Stablecoins (digital assets designed to maintain stable value relative to the U.S. dollar) have become significant payment and settlement mechanisms. Annual stablecoin transaction volumes have reached levels comparable to major traditional payment networks, with annual volumes estimated at approximately $33 trillion in 2025 (Artemis Analytics/Bloomberg, up 72 percent from 2024) and monthly active volumes approximately $2.5-3.7 trillion per month.

This transaction volume is notable because it demonstrates that digital assets are used for more than speculation. Stablecoin volumes represent actual payments and transfers of value.

Decentralized Finance (DeFi) Activity

Decentralized finance refers to financial services built on blockchain protocols without centralized intermediaries. DeFi has emerged as a significant segment of digital asset activity.

Total Value Locked in DeFi protocols currently stands at an estimated $100-170 billion USD (mid-March 2026), with a historical peak TVL of approximately $175 billion USD in 2021-2022. Major protocol types include lending and borrowing, automated market makers (decentralized exchanges), derivatives, and asset management.

DeFi activity demonstrates that blockchain technology enables financial services beyond digital currency. The volatility in TVL reflects the risk and uncertainty in unregulated financial protocols. For advisors, DeFi is largely a monitor, don’t act category.

Institutional and Corporate Adoption Trends

Beyond spot Bitcoin ETFs, institutional participation in digital assets has expanded to other categories. University endowments, state pension funds like the Michigan Retirement System and Wisconsin Investment Board (Wisconsin subsequently sold its full position in 2025), major family offices, and public companies have disclosed significant digital asset holdings.

Corporate treasury Bitcoin adoption represents a visible signal of institutional adoption. Public companies holding Bitcoin on their balance sheets are subject to board approval, SEC disclosure requirements, and shareholder scrutiny, making these positions markers of legitimacy.

Regulatory and Infrastructure Development

Market maturity is reflected in regulatory framework development and traditional financial infrastructure integration. Recent regulatory milestones include the GENIUS Act (2025), SEC spot Bitcoin ETF approvals (January 2024) and Ethereum spot ETF rule changes (May 2024, trading beginning July 23, 2024), CFTC guidance on digital asset derivatives, OCC issuance of national trust bank charters to digital asset custodians providing federal regulatory oversight and preemption (national trust bank charters do not carry FDIC deposit insurance), and comprehensive state money transmitter licensing frameworks across all 50 states.

Traditional financial institutions have increasingly integrated digital asset services.
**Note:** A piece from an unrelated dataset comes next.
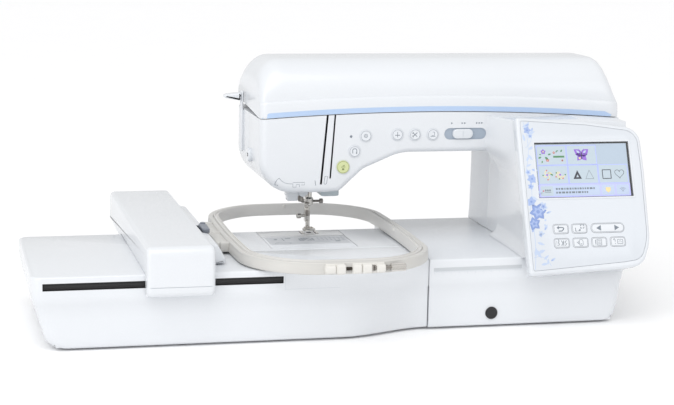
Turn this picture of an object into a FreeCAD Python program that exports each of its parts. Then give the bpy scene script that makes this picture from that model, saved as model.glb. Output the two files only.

Major banks now offer custody services, traditional asset managers offer digital asset products, nearly all major brokers facilitate cryptocurrency trading, and some major payment networks are testing stablecoin settlement. This infrastructure integration indicates that digital assets have moved from specialist category to mainstream financial services.

Market Volatility and Risk Characteristics

Digital assets exhibit substantially higher volatility than traditional asset classes. Understanding volatility is essential for advisor conversations about suitability.

Bitcoin annual volatility is estimated at 60-80 percent, Ethereum annual volatility is estimated at 70-100+ percent, U.S. stock market volatility is estimated at 12-18 percent, and U.S. Treasury bonds volatility is estimated at 3-8 percent. Bitcoin volatility represents roughly 4-6x the volatility of traditional stock market indices. This volatility explains why digital assets are unsuitable for risk-averse clients or as core portfolio holdings for most retail investors.

Bitcoin has experienced multiple significant drawdowns. From 2021-2022, approximately 77 percent drawdown occurred (peaked approximately $69,000 in November 2021, bottomed approximately $15,599-$15,787 in November 2022). From 2017-2018, approximately 83 to 84 percent drawdown from peak (peaked approximately $19,783, bottomed approximately $3,122). Multiple historical drawdowns of 30-50 percent have occurred within 6-12 month periods. These drawdowns are substantially larger than typical stock market corrections but smaller than extreme stock market crashes.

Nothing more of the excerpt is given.